Prosecutors explained the decision in a brief note published February 16, stating that “the investigation did not establish the absence of consent of the plaintiff nor give evidence of any constraint, threat, surprise or violence against her.” French law requires “violence, constraint, threats or surprise” for an act to constitute rape.
Patterson-Spatz has since filed a second accusation, this time in civil rather than criminal court. This second case has been dropped and reopened on appeal.
Given these events, accepted by both parties, the accusation of rape against Darmanin is manifestly baseless. Patterson-Spatz’s lawyer has claimed that Darmanin’s promise to help her was the “preparatory element of a rape by surprise,” though the two went from dinner to a swingers’ club to a hotel and Patterson-Spatz subsequently sent him text messages acknowledging her consent.
Those who argue that it is irrelevant if the accusation is true, because Darmanin is a reactionary who should in any case be removed, are either deluding themselves or others. The attack on the presumption of innocence invariably strengthens the state and its repressive powers targeting the working population.

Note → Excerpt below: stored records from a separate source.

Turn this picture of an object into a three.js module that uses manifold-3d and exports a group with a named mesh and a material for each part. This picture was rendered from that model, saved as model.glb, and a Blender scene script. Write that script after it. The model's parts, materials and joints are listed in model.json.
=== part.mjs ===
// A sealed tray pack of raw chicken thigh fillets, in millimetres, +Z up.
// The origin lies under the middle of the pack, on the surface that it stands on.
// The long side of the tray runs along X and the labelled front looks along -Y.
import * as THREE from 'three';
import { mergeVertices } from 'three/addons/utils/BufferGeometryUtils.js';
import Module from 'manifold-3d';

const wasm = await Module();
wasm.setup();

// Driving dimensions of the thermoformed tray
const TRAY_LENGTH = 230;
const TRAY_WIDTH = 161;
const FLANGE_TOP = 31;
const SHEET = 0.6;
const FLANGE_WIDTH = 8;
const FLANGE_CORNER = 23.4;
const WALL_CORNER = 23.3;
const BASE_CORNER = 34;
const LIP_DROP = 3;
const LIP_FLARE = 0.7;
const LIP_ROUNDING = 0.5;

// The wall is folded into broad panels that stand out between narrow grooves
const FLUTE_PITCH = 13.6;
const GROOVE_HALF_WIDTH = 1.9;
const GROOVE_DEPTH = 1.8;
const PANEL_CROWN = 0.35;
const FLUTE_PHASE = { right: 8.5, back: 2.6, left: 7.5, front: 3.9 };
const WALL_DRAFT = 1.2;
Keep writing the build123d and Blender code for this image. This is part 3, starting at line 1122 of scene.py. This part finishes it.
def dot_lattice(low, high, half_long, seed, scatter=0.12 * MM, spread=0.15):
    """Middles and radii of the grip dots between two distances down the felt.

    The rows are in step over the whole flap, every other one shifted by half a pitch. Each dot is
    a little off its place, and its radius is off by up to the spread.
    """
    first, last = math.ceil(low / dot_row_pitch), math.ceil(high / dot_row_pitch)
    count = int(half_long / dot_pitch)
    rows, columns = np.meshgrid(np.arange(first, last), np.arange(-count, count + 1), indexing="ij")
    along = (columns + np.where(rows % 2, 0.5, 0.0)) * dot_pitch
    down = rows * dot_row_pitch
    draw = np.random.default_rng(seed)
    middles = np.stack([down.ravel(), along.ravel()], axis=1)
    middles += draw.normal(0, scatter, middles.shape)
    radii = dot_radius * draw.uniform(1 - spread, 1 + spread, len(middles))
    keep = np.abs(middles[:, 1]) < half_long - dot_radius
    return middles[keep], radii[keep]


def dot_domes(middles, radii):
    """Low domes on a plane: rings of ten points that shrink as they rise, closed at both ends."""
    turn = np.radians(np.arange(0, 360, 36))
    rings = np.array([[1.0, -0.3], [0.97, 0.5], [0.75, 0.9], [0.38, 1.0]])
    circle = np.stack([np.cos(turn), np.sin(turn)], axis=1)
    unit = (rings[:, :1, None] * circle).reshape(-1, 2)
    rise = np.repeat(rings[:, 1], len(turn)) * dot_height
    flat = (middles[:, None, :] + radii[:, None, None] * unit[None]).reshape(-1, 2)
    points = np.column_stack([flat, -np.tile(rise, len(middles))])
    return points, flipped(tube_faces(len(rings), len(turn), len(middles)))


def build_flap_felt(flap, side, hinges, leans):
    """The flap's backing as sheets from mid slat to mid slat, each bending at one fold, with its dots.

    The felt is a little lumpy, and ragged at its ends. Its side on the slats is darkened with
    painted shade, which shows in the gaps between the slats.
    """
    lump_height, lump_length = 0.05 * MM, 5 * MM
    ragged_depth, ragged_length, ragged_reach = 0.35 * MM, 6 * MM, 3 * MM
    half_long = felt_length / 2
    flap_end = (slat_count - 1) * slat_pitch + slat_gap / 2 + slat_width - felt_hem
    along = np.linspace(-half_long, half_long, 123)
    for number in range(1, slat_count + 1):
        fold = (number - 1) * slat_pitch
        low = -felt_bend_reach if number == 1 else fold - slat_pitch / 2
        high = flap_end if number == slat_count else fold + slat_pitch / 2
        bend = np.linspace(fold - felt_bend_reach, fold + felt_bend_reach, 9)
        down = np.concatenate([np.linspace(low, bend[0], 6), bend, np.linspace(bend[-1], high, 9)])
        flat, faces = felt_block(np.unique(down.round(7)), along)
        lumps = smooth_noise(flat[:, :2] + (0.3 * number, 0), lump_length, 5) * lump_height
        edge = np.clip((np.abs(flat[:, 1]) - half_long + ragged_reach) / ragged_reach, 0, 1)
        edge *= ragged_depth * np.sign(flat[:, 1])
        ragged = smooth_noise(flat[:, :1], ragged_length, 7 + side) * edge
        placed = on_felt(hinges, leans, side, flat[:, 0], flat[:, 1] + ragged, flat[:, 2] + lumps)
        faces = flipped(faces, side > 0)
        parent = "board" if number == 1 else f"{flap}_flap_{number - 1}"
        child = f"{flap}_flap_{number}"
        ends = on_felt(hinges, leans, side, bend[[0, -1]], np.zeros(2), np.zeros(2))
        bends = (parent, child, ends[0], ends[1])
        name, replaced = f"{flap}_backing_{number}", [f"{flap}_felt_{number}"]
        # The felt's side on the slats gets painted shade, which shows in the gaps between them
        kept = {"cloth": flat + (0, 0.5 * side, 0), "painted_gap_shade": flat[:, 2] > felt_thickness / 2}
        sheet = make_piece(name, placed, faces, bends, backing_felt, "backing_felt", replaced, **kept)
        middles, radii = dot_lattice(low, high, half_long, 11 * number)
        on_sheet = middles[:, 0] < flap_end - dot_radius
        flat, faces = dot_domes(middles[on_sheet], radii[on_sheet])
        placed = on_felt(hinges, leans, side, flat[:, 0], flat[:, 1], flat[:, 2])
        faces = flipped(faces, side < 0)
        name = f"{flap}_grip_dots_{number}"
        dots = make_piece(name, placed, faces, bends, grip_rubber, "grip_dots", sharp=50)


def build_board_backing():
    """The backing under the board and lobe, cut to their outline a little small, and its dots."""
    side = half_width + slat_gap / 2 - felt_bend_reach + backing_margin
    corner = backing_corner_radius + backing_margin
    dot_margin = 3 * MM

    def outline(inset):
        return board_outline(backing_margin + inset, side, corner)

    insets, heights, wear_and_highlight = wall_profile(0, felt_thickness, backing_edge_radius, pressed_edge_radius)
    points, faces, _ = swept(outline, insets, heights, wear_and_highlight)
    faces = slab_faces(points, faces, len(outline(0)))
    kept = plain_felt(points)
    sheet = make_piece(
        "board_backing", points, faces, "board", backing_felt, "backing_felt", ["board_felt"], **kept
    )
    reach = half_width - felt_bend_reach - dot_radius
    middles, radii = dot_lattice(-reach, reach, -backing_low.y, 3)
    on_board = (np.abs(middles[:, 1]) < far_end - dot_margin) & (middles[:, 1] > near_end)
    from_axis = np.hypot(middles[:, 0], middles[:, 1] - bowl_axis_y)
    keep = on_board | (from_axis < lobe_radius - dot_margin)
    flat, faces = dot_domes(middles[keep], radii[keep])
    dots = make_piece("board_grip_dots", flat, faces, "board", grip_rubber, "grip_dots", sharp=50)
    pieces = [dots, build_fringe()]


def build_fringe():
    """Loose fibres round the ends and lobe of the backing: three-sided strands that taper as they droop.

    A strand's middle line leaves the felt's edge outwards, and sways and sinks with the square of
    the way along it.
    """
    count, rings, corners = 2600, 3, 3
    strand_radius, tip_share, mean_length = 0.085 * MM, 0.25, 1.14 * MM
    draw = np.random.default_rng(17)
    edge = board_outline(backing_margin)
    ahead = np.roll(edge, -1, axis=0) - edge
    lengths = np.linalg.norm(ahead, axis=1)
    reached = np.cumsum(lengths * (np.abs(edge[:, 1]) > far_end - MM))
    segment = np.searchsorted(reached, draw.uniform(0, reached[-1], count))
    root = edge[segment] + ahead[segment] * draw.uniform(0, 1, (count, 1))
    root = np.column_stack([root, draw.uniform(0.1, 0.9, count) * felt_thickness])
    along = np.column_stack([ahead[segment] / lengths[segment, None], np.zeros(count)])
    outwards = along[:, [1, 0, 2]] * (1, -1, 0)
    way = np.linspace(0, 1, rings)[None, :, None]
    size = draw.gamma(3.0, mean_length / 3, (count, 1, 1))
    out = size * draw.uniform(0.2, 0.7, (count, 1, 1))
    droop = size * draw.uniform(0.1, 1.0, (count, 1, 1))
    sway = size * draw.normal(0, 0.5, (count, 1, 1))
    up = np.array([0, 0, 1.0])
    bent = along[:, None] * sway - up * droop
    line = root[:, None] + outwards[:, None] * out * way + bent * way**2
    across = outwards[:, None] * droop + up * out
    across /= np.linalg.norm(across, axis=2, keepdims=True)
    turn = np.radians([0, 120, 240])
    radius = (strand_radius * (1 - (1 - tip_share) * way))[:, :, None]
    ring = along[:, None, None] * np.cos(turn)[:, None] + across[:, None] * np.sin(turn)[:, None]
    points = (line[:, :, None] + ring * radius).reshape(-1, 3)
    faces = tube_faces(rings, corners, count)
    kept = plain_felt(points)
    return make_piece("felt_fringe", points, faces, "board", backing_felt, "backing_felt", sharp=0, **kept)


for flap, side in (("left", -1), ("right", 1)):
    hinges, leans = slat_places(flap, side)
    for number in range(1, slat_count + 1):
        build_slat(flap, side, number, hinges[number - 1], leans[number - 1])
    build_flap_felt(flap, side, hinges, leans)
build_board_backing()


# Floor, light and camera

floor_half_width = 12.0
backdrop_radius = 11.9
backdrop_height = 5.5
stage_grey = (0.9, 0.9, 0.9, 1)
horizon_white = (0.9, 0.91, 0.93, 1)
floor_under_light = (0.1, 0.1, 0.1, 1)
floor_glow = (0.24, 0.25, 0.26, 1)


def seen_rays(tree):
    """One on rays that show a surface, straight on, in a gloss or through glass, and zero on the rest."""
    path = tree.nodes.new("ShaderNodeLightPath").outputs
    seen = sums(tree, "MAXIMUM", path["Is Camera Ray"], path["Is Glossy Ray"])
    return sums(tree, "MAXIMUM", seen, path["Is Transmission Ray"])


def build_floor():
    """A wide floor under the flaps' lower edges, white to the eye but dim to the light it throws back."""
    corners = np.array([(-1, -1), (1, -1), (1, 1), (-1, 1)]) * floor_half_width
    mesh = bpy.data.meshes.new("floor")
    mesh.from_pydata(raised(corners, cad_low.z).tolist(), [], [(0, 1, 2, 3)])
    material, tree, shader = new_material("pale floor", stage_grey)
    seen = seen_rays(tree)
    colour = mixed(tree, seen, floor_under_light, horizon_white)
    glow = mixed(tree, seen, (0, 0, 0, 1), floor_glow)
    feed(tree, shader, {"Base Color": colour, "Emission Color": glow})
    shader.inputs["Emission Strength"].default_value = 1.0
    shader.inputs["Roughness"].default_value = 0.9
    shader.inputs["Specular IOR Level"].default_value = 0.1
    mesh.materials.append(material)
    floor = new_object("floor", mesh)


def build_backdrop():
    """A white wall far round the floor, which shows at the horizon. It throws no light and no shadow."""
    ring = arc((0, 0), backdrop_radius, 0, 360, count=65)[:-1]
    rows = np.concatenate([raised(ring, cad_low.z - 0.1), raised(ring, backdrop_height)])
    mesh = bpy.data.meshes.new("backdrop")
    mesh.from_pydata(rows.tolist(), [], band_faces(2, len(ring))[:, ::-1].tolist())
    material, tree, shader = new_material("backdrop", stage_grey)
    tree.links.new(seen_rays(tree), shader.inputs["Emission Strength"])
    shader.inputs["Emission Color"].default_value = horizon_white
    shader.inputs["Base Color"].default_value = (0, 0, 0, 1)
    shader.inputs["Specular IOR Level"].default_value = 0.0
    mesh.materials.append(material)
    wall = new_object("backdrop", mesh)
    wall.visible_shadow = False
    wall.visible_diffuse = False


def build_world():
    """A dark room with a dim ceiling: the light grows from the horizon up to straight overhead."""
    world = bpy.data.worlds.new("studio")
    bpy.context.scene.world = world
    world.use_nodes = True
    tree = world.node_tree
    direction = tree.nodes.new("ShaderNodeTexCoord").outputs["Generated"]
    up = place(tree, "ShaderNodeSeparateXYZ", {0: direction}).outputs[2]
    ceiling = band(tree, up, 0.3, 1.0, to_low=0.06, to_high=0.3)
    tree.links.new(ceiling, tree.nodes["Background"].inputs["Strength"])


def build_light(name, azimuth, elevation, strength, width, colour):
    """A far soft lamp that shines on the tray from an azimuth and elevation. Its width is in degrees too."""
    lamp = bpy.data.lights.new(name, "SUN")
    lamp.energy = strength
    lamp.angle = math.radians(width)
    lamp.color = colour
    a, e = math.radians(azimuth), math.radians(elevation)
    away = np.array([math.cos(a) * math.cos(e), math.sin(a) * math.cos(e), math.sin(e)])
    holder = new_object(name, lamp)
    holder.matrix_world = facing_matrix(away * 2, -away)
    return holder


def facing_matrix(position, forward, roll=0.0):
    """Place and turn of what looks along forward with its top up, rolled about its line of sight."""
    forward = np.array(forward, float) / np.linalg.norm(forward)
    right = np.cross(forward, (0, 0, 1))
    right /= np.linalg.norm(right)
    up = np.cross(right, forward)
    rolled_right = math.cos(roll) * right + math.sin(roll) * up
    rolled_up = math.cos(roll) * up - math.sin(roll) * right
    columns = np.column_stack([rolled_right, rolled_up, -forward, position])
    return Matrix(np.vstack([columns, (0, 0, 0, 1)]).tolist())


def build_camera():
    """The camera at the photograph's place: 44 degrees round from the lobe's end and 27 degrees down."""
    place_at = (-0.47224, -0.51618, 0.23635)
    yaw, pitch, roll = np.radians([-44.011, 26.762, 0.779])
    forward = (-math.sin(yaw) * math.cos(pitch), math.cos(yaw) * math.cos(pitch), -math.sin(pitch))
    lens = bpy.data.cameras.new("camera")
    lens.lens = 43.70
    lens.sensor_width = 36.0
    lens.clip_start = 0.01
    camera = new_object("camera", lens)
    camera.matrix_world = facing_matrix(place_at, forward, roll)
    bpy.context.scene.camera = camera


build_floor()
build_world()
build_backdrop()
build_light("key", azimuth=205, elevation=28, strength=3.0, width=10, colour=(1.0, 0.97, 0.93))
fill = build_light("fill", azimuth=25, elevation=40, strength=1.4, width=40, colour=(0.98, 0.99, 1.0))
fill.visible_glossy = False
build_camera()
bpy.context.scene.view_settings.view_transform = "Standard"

The #MeToo-style campaign against Darmanin is voicing demands of a privileged section of the middle class that is hostile to a struggle against Macron and the capitalist system, but wants a greater distribution of positions in the state and corporations for a narrow layer of affluent women.
The growing opposition in the working class to Macron’s policies is along completely different lines—for social equality and democratic rights, and against poverty, austerity, war, and police-state rule. The political establishment, including the #MeToo movement, is hostile to this class opposition to Macron and wants to divide and demoralize it using gender and racial politics. This is the driving force behind the moralizing #MeToo campaign against Darmanin.